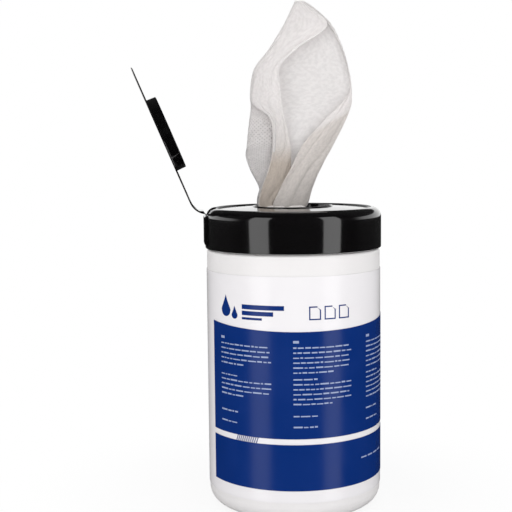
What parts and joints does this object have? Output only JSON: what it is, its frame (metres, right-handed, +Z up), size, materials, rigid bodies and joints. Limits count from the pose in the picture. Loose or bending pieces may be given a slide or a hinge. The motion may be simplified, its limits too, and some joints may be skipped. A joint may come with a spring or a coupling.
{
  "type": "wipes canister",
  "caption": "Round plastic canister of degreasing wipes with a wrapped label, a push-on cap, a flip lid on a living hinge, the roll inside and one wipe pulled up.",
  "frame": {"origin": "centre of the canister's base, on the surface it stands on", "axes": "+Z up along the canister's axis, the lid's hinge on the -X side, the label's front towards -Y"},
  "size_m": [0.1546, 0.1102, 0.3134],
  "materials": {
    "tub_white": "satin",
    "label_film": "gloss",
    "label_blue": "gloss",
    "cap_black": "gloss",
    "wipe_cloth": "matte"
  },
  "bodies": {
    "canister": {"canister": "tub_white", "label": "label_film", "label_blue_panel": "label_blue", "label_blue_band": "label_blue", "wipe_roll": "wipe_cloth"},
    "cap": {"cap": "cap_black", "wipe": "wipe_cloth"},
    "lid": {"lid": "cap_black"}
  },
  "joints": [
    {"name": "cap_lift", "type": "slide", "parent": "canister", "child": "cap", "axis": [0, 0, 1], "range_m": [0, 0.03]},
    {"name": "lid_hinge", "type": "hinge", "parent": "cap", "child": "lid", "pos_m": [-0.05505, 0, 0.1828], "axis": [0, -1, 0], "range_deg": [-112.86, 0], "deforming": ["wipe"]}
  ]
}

--- Set problem ---
Write out the entire listing exactly.

--- Exercise solution ---
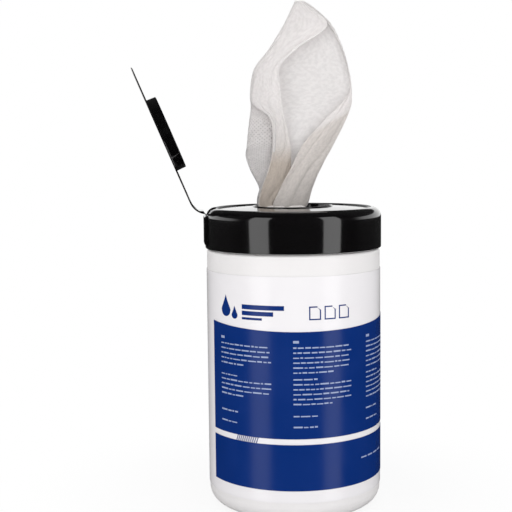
What parts and joints does this object have? Output only JSON: what it is, its frame (metres, right-handed, +Z up), size, materials, rigid bodies and joints. Limits count from the pose in the picture. Loose or bending pieces may be given a slide or a hinge. The motion may be simplified, its limits too, and some joints may be skipped. A joint may come with a spring or a coupling.
{
  "type": "wipes canister",
  "caption": "Round plastic canister of degreasing wipes with a wrapped label, a push-on cap, a flip lid on a living hinge, the roll inside and one wipe pulled up.",
  "frame": {"origin": "centre of the canister's base, on the surface it stands on", "axes": "+Z up along the canister's axis, the lid's hinge on the -X side, the label's front towards -Y"},
  "size_m": [0.1546, 0.1102, 0.3134],
  "materials": {
    "tub_white": "satin",
    "label_film": "gloss",
    "label_blue": "gloss",
    "cap_black": "gloss",
    "wipe_cloth": "matte"
  },
  "bodies": {
    "canister": {"canister": "tub_white", "label": "label_film", "label_blue_panel": "label_blue", "label_blue_band": "label_blue", "wipe_roll": "wipe_cloth"},
    "cap": {"cap": "cap_black", "wipe": "wipe_cloth"},
    "lid": {"lid": "cap_black"}
  },
  "joints": [
    {"name": "cap_lift", "type": "slide", "parent": "canister", "child": "cap", "axis": [0, 0, 1], "range_m": [0, 0.03]},
    {"name": "lid_hinge", "type": "hinge", "parent": "cap", "child": "lid", "pos_m": [-0.05505, 0, 0.1828], "axis": [0, -1, 0], "range_deg": [-112.86, 0], "deforming": ["wipe"]}
  ]
}